BEGIN
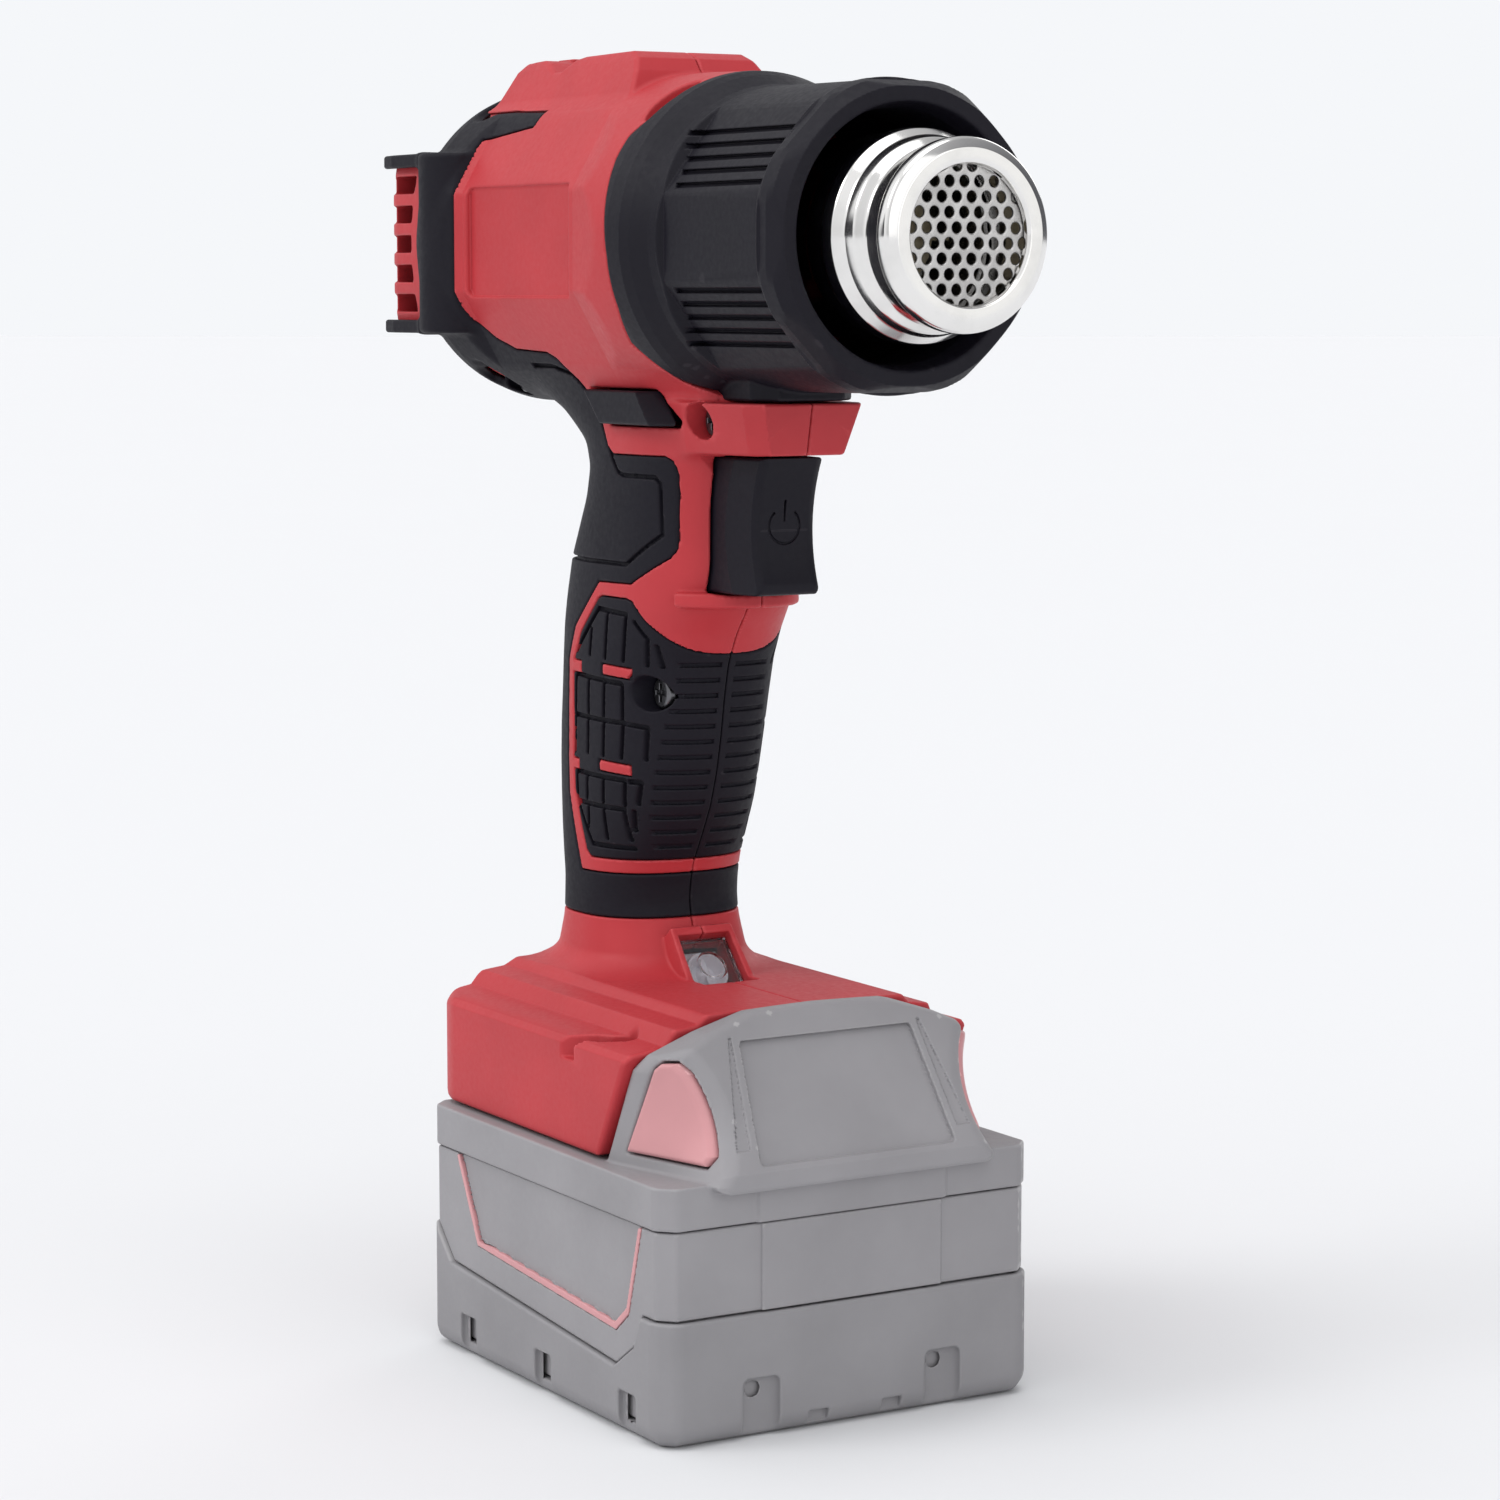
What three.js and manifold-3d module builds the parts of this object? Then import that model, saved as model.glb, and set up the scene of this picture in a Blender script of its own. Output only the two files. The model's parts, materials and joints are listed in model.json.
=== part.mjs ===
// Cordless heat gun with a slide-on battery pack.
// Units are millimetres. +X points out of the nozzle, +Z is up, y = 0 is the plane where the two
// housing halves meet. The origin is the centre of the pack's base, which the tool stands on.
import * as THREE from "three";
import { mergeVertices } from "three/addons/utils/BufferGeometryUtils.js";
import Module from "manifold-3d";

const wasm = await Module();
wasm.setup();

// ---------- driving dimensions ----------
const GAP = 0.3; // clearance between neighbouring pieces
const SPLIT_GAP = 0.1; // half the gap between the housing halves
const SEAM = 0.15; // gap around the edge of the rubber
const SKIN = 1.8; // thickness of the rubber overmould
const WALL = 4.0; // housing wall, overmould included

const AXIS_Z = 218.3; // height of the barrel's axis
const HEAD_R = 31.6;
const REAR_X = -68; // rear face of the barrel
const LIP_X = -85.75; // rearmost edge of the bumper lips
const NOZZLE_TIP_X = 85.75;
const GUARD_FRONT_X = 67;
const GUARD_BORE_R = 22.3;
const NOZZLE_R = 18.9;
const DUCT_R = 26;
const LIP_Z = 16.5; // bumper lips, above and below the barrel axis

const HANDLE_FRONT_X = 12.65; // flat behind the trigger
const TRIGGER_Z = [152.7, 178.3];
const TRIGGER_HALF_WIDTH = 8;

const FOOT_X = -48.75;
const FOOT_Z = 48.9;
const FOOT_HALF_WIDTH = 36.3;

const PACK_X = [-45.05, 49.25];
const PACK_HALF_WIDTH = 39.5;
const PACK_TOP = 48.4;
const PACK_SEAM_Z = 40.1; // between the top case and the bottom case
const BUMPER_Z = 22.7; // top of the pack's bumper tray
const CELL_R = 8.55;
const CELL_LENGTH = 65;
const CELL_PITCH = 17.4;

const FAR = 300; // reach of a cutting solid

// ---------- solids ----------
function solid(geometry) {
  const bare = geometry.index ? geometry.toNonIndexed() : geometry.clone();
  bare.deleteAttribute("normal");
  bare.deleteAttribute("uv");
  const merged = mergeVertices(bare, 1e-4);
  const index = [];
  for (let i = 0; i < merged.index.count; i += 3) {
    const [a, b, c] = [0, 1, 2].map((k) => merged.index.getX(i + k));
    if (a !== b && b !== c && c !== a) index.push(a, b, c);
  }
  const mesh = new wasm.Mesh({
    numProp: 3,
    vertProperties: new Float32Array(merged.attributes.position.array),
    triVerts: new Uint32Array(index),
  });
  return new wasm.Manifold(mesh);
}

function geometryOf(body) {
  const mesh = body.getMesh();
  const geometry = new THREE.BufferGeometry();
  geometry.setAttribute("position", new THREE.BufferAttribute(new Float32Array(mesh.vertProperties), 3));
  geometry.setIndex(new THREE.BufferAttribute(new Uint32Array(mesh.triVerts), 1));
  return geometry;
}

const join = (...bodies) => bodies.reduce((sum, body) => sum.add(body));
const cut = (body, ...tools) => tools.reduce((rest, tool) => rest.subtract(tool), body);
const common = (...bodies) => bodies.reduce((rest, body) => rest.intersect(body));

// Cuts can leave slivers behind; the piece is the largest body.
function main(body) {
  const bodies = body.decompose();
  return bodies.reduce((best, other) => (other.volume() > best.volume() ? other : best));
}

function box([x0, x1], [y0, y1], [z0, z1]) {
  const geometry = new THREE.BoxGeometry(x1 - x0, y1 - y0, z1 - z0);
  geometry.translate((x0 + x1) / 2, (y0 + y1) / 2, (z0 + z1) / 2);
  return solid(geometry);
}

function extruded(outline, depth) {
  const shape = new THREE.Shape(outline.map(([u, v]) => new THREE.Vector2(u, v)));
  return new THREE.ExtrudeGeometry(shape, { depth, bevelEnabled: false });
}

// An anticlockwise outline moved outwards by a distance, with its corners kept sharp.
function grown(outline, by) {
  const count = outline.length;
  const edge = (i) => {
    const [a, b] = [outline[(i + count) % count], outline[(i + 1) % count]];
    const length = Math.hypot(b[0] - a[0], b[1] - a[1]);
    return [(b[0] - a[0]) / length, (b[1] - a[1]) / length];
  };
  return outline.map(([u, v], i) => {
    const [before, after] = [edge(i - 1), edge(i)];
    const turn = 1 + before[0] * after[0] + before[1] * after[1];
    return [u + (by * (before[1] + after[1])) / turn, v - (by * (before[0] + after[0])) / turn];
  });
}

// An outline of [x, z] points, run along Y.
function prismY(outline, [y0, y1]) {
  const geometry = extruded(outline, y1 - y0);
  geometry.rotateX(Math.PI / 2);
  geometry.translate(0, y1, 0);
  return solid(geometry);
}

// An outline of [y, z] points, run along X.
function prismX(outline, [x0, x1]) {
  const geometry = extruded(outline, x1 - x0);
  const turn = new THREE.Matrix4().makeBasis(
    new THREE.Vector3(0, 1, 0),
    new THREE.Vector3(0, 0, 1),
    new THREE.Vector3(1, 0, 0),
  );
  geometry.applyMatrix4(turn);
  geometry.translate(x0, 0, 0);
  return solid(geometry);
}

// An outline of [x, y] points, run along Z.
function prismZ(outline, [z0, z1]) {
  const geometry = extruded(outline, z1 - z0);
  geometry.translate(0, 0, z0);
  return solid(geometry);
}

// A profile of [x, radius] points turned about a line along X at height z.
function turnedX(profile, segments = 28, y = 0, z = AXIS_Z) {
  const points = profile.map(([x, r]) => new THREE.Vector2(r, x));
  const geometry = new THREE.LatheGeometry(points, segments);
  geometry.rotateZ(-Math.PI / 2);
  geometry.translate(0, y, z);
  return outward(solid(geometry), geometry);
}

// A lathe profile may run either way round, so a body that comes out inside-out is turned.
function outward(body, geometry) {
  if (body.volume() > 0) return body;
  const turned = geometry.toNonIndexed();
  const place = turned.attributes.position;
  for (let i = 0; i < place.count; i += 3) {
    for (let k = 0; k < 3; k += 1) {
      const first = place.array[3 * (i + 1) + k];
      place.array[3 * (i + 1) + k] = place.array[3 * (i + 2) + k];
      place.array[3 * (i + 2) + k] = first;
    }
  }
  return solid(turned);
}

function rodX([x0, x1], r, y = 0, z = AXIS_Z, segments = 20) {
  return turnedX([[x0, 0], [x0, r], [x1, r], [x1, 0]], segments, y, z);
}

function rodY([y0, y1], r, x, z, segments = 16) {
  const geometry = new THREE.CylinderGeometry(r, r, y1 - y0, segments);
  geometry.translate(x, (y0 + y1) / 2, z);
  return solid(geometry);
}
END
** Aim **
Report only the number of lines that hold the word "import".

** Exercise result **
4